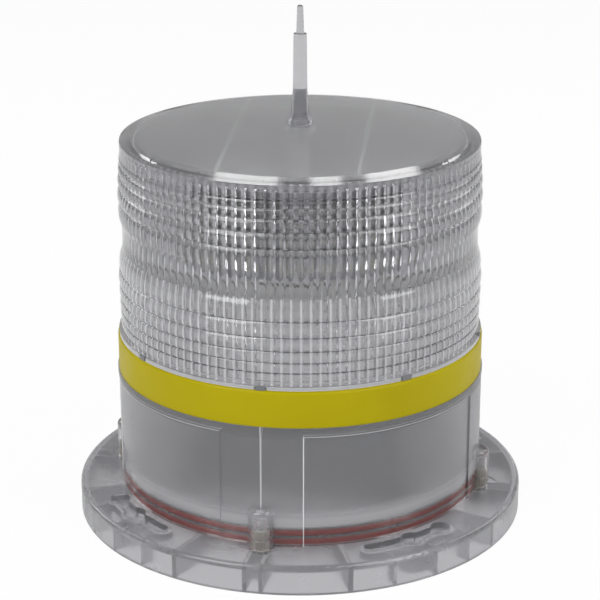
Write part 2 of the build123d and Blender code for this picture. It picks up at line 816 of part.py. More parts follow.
# Small keys that stop the lens turning on the band
with BuildPart() as lens_keys:
    with BuildSketch(Plane.XY.offset(band_top)):
        with PolarLocations(lens_lip_radius - key_thickness / 2 + fit_gap, key_count):
            Rectangle(key_thickness, key_width)
    extrude(amount=lens_lip_height + lens_foot_gap)
pieces["lens_keys"] = lens_keys

# Top cover: edge chamfer, shallow dome, skirt inside the lens, ribs under the chamfer
dome_radius = (cover_chamfer_radius ** 2 + cover_dome_rise ** 2) / (2 * cover_dome_rise)
dome_half_rise = sqrt(dome_radius ** 2 - (cover_chamfer_radius / 2) ** 2) - dome_radius + cover_dome_rise
with BuildPart() as top_cover:
    with BuildSketch(Plane.XZ):
        with BuildLine():
            Polyline(
                (0, cover_top - cover_wall),
                (0, cover_top),
            )
            ThreePointArc(
                (0, cover_top),
                (cover_chamfer_radius / 2, cover_corner + dome_half_rise),
                (cover_chamfer_radius, cover_corner),
            )
            Polyline(
                (cover_chamfer_radius, cover_corner),
                (cover_edge_radius, lens_top + cover_edge_height),
                (cover_edge_radius, lens_top),
                (skirt_radius, lens_top),
                (skirt_radius, lens_top - cover_skirt_depth),
                (skirt_inner_radius, lens_top - cover_skirt_depth),
                (skirt_inner_radius, cover_corner - cover_wall),
            )
            ThreePointArc(
                (skirt_inner_radius, cover_corner - cover_wall),
                (cover_chamfer_radius / 2, cover_corner + dome_half_rise - cover_wall),
                (0, cover_top - cover_wall),
            )
        make_face()
    revolve(axis=Axis.Z)
    with BuildSketch(Plane.XY.offset(lens_top - cover_skirt_depth)):
        with PolarLocations(skirt_inner_radius, cover_rib_count):
            Rectangle(cover_skirt_wall, cover_rib_thickness)
    extrude(amount=cover_skirt_depth + cover_chamfer_height - cover_wall / 2)
    with BuildSketch(Plane.XY.offset(cover_top - spigot_length - cover_wall / 2)):
        Circle(socket_radius)
    extrude(amount=spigot_length - cover_wall / 2)
    column([(0, 0)], spigot_radius + slide_gap, cover_top - spigot_length - slide_gap,
           spigot_length + slide_gap + cover_wall, Mode.SUBTRACT)
pieces["top_cover"] = top_cover

# Bird spike, plugged into the cover's socket with a small seal
spike_foot_bottom = cover_top + seat_gap
spigot_bottom = cover_top - spigot_length + slide_gap
spike_groove_radius = spigot_radius - spigot_seal_section + slide_gap
groove_height = spigot_bottom + spigot_groove_rise
with BuildPart() as bird_spike:
    with BuildSketch(Plane.XZ):
        with BuildLine():
            Polyline(
                (0, spike_foot_bottom + spike_height),
                (0, spigot_bottom),
                (spigot_radius, spigot_bottom),
                (spigot_radius, groove_height - spigot_seal_section / 2 - slide_gap),
                (spike_groove_radius, groove_height - spigot_seal_section / 2 - slide_gap),
                (spike_groove_radius, groove_height + spigot_seal_section / 2 + slide_gap),
                (spigot_radius, groove_height + spigot_seal_section / 2 + slide_gap),
                (spigot_radius, spike_foot_bottom),
                (spike_foot_radius, spike_foot_bottom),
                (spike_foot_radius, spike_foot_bottom + spike_foot_height),
                (spike_base_radius, spike_foot_bottom + spike_foot_height),
                (spike_flare_radius, spike_foot_bottom + spike_flare_rise),
                (spike_waist_radius, spike_foot_bottom + spike_waist_rise),
                (spike_waist_radius, spike_foot_bottom + spike_waist_rise + seam_depth),
                (spike_step_radius, spike_foot_bottom + spike_step_rise),
                (spike_pin_radius, spike_foot_bottom + spike_step_rise + spike_step_bevel),
                (spike_tip_radius, spike_foot_bottom + spike_height - spike_tip_radius / 3),
                (spike_tip_radius / 2, spike_foot_bottom + spike_height),
                close=True,
            )
        make_face()
    revolve(axis=Axis.Z)
pieces["bird_spike"] = bird_spike

spike_seal_radius = (spigot_seal_section - slide_gap) / 2
with BuildPart() as spike_seal:
    with Locations((0, 0, groove_height)):
        Torus(spigot_radius - spike_seal_radius, spike_seal_radius)
pieces["spike_o_ring"] = spike_seal

# Solar panel: backing disc with three strips of cells, on a spoked carrier
with BuildPart() as panel_backing:
    with BuildSketch(Plane.XY.offset(carrier_top)):
        Circle(panel_radius)
    extrude(amount=panel_thickness)
pieces["panel_backing"] = panel_backing

strip_turn = Plane.XY.offset(carrier_top + panel_thickness).rotated((0, 0, cell_strip_turn))
for index in range(3):
    with BuildPart() as solar_cell:
        with BuildSketch(strip_turn):
            Circle(panel_radius - cell_sheet_margin)
            with Locations(((index - 1) * cell_strip_pitch, 0)):
                Rectangle(cell_strip_pitch - cell_strip_gap, 2 * panel_radius, mode=Mode.INTERSECT)
        extrude(amount=cell_sheet_thickness)
    pieces[f"solar_cell_{index + 1}"] = solar_cell

with BuildPart() as panel_carrier:
    with BuildSketch(Plane.XY.offset(carrier_bottom)):
        Circle(panel_radius)
        Circle(panel_radius - carrier_ring_width, mode=Mode.SUBTRACT)
        Rectangle(2 * panel_radius - carrier_ring_width, carrier_arm_width)
        Rectangle(carrier_arm_width, 2 * panel_radius - carrier_ring_width)
        Circle(carrier_hub_radius)
    extrude(amount=carrier_thickness)
pieces["panel_carrier"] = panel_carrier

# Deck, mast, light hub and driver box
mast_screw_places = ring_places(mast_foot_radius - mast_screw_inset, mast_screw_count, 45)
standoff_places = ring_places(board_radius - standoff_inset, 4, 45)
with BuildPart() as deck:
    with BuildSketch(Plane.XY.offset(deck_bottom)):
        Circle(neck_inner_radius - loose_gap)
        Circle(deck_port_radius, mode=Mode.SUBTRACT)
        with Locations(*mast_screw_places, *deck_screw_places, *standoff_places):
            Circle(small_hole_radius, mode=Mode.SUBTRACT)
    extrude(amount=deck_thickness)
pieces["deck"] = deck

with BuildPart() as deck_screws:
    screws(deck_screw_places, deck_top, 1, small_screw_length, small_shank_radius,
           small_head_radius, small_head_height)
pieces["deck_screws"] = deck_screws

mast_foot_top = deck_top + mast_foot_thickness
with BuildPart() as mast:
    column([(0, 0)], mast_foot_radius, deck_top, mast_foot_thickness)
    column([(0, 0)], mast_radius, mast_foot_top, hub_top - mast_foot_top)
    column([(0, 0)], mast_collar_radius, hub_bottom, -mast_collar_height)
    column([(0, 0)], mast_radius - mast_wall, deck_top, hub_top - deck_top, Mode.SUBTRACT)
    column(mast_screw_places, small_hole_radius, deck_top, mast_foot_thickness, Mode.SUBTRACT)
pieces["mast"] = mast

with BuildPart() as mast_screws:
    screws(mast_screw_places, mast_foot_top, 1, mast_foot_thickness + deck_thickness,
           small_shank_radius, small_head_radius, small_head_height)
pieces["mast_screws"] = mast_screws

with BuildPart() as light_hub:
    with BuildSketch(Plane.XY.offset(hub_bottom)):
        RegularPolygon(hub_flats_radius, facet_count, major_radius=False, rotation=180 / facet_count)
        Circle(mast_radius + slide_gap, mode=Mode.SUBTRACT)
    extrude(amount=hub_height)
pieces["light_hub"] = light_hub

facet_turns = [360.0 / facet_count * index for index in range(facet_count)]
facet_planes = [
    Plane(
        origin=(*on_circle(hub_flats_radius, turn), belt_height),
        x_dir=(*on_circle(1, turn + 90), 0),
        z_dir=(*on_circle(1, turn), 0),
    )
    for turn in facet_turns
]
with BuildPart() as led_boards:
    with BuildSketch(*facet_planes):
        Circle(star_radius)
    extrude(amount=star_thickness)
pieces["led_boards"] = led_boards

with BuildPart() as leds:
    with BuildSketch(*[plane.offset(star_thickness) for plane in facet_planes]):
        Circle(led_base_radius)
    extrude(amount=led_base_thickness)
    with Locations(*[plane.offset(star_thickness + led_base_thickness).location for plane in facet_planes]):
        Sphere(led_dome_radius, arc_size1=0, align=(Align.CENTER, Align.CENTER, Align.MIN))
pieces["leds"] = leds

with BuildPart() as driver_box:
    with BuildSketch(Plane.XY.offset(hub_top)):
        RectangleRounded(driver_width, driver_depth, driver_edge_radius)
    extrude(amount=carrier_bottom - hub_top)
pieces["driver_box"] = driver_box

# Controller board below the deck, its parts facing down to where a hand reaches them
with BuildPart() as board_standoffs:
    with BuildSketch(Plane.XY.offset(board_top)):
        with Locations(*standoff_places):
            RegularPolygon(standoff_radius, 6, major_radius=False)
            Circle(small_hole_radius, mode=Mode.SUBTRACT)
    extrude(amount=standoff_length)
pieces["board_standoffs"] = board_standoffs

with BuildPart() as controller_board:
    with BuildSketch(Plane.XY.offset(board_bottom)):
        Circle(board_radius)
        with Locations(*standoff_places):
            Circle(small_hole_radius, mode=Mode.SUBTRACT)
    extrude(amount=board_thickness)
pieces["controller_board"] = controller_board

with BuildPart() as board_screws:
    screws(standoff_places, board_bottom, -1, small_screw_length, small_shank_radius,
           small_head_radius, small_head_height)
pieces["board_screws"] = board_screws

with BuildPart() as contact_block:
    with BuildSketch(Plane.XY.offset(plug_block_bottom)):
        Rectangle(plug_block_width, plug_block_depth)
        with Locations(*contact_places):
            Circle(contact_pin_radius + slide_gap, mode=Mode.SUBTRACT)
    extrude(amount=plug_block_height)
pieces["contact_block"] = contact_block

with BuildPart() as contact_pins:
    column(contact_places, contact_pin_radius, board_bottom, -plug_block_height - contact_pin_length)
pieces["contact_pins"] = contact_pins

code_switch_bottom = board_bottom - code_switch_height
code_places = [(side * code_switch_spacing / 2, -code_switch_offset) for side in (-1, 1)]
with BuildPart() as code_switches:
    with BuildSketch(Plane.XY.offset(code_switch_bottom)):
        with Locations(*code_places):
            Rectangle(code_switch_size, code_switch_size)
    extrude(amount=code_switch_height)
    column(code_places, code_dial_radius + slide_gap, code_switch_bottom,
           code_dial_height - code_dial_stand + slide_gap, Mode.SUBTRACT)
pieces["code_switches"] = code_switches

for name, place in zip(("flash_code_dial", "range_code_dial"), code_places):
    with BuildPart() as code_dial:
        column([place], code_dial_radius, code_switch_bottom - code_dial_stand, code_dial_height)
        with BuildSketch(Plane.XY.offset(code_switch_bottom - code_dial_stand)):
            with Locations(place):
                Rectangle(code_dial_radius * 1.5, code_dial_radius / 4)
        extrude(amount=code_dial_height / 3, mode=Mode.SUBTRACT)
    pieces[name] = code_dial

with BuildPart() as capacitors:
    column([((index - 1) * capacitor_pitch, capacitor_offset) for index in range(3)], capacitor_radius,
           board_bottom, -capacitor_length)
pieces["capacitors"] = capacitors

with BuildPart() as controller_chips:
    with BuildSketch(Plane.XY.offset(board_bottom)):
        with Locations((-capacitor_offset, 0), (capacitor_offset, 0)):
            Rectangle(chip_size, chip_size)
    extrude(amount=-chip_thickness)
pieces["controller_chips"] = controller_chips

with BuildPart() as inductor:
    with BuildSketch(Plane.XY.offset(board_bottom)):
        with Locations((capacitor_offset, capacitor_offset - inductor_radius)):
            Circle(inductor_radius)
            Circle(inductor_bore_radius, mode=Mode.SUBTRACT)
    extrude(amount=-inductor_height)
pieces["charge_inductor"] = inductor

for name, piece in pieces.items():
    piece.part.label = name
    export_step(piece.part, f"parts/{name}.step")
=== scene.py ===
import json
from math import atan2, cos, hypot, pi, radians, sin, tau

import bmesh
import bpy
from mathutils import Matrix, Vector


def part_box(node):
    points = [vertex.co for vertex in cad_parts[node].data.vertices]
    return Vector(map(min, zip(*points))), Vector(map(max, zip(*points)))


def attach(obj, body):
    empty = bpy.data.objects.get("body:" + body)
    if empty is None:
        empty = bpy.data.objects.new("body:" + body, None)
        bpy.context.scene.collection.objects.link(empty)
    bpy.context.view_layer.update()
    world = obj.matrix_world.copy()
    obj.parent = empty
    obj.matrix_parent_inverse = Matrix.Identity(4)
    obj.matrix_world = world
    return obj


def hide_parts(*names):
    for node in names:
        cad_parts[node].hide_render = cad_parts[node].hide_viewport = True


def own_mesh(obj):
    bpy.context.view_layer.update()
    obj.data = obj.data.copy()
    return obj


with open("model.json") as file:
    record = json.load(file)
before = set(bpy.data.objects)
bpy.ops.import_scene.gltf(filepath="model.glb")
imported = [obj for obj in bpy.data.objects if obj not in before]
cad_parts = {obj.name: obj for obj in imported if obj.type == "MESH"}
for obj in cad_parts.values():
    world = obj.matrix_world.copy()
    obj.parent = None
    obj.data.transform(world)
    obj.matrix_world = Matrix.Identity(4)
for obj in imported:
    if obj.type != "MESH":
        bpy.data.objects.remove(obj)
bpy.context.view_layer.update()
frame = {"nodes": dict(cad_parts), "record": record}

nodes = frame["nodes"]
MM = 0.001

# The lens drum's levels and radii, in millimetres. Its ends are the frame's.
lens_low, lens_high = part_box("lens_drum")
LENS_BOTTOM, LENS_TOP = lens_low[2] / MM, lens_high[2] / MM
LIP_TOP, BELT_BOTTOM, BELT_TOP, RIB_HEAD = 98.0, 141.0, 154.0, 189.0
LIP_RADIUS, BASE_RADIUS, BELT_RADIUS = 93.4, 92.0, 90.5
SHOULDER_RADIUS, HEAD_RADIUS, RIM_RADIUS, INNER_RADIUS = 91.5, 90.85, 90.75, 87.7
# Each rib's height and bulge in millimetres, counted away from the belt.
LOWER_RIBS = ((10.8, 0.95), (8.0, 0.9), (6.8, 0.7), (5.8, 0.5), (5.1, 0.35), (4.5, 0.25))
UPPER_RIBS = ((11.4, 1.2), (8.1, 1.15), (6.5, 0.95), (5.1, 0.65), (3.9, 0.35))
RIB_STEPS = 8
GROOVE_DEPTH, GROOVE_HALF_WIDTH, RIM_STEP = 0.45, 0.3, 0.1
# The flutes inside the drum run between these levels and fade out at both ends.
FLUTE_FOOT, FLUTE_HEAD, FLUTE_END, FLUTE_DEPTH = 99.7, 193.9, 0.5, 1.1
FLUTE_COUNT, WIDE_FLUTE_COUNT, FLUTE_STEPS = 120, 8, 6
CREST_SHARPNESS = 1.3
WIDE_FLUTE_RISE = 4 / FLUTE_STEPS
KEY_COUNT, KEY_NOTCH_WIDTH = 8, 4.9
FLUTE_HALF_ANGLE = pi / FLUTE_COUNT
# How the drum's finish follows its shape: shares of clearness, the painted highlight lines on the flute
# crests by their half width in radians, and where the painted shade in the upper flutes' troughs begins.
LENS_CLARITY, LIP_HAZE, LOWER_HAZE, LINE_HAZE = 0.98, 0.45, 0.12, 0.6
CREST_LINE, UPPER_LINE_SHARE = 0.009, 0.35
TROUGH_START, TROUGH_FULL = 0.55 * FLUTE_HALF_ANGLE, 0.75 * FLUTE_HALF_ANGLE
FIRST_GROOVE = BELT_BOTTOM - LOWER_RIBS[0][0]
# The top cover's dome is satin inside this radius, in millimetres.
DOME_RADIUS = 82.1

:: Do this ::
Gather each line holding the string "points".

:: Solution for this problem ::
    points = [vertex.co for vertex in cad_parts[node].data.vertices]
    return Vector(map(min, zip(*points))), Vector(map(max, zip(*points)))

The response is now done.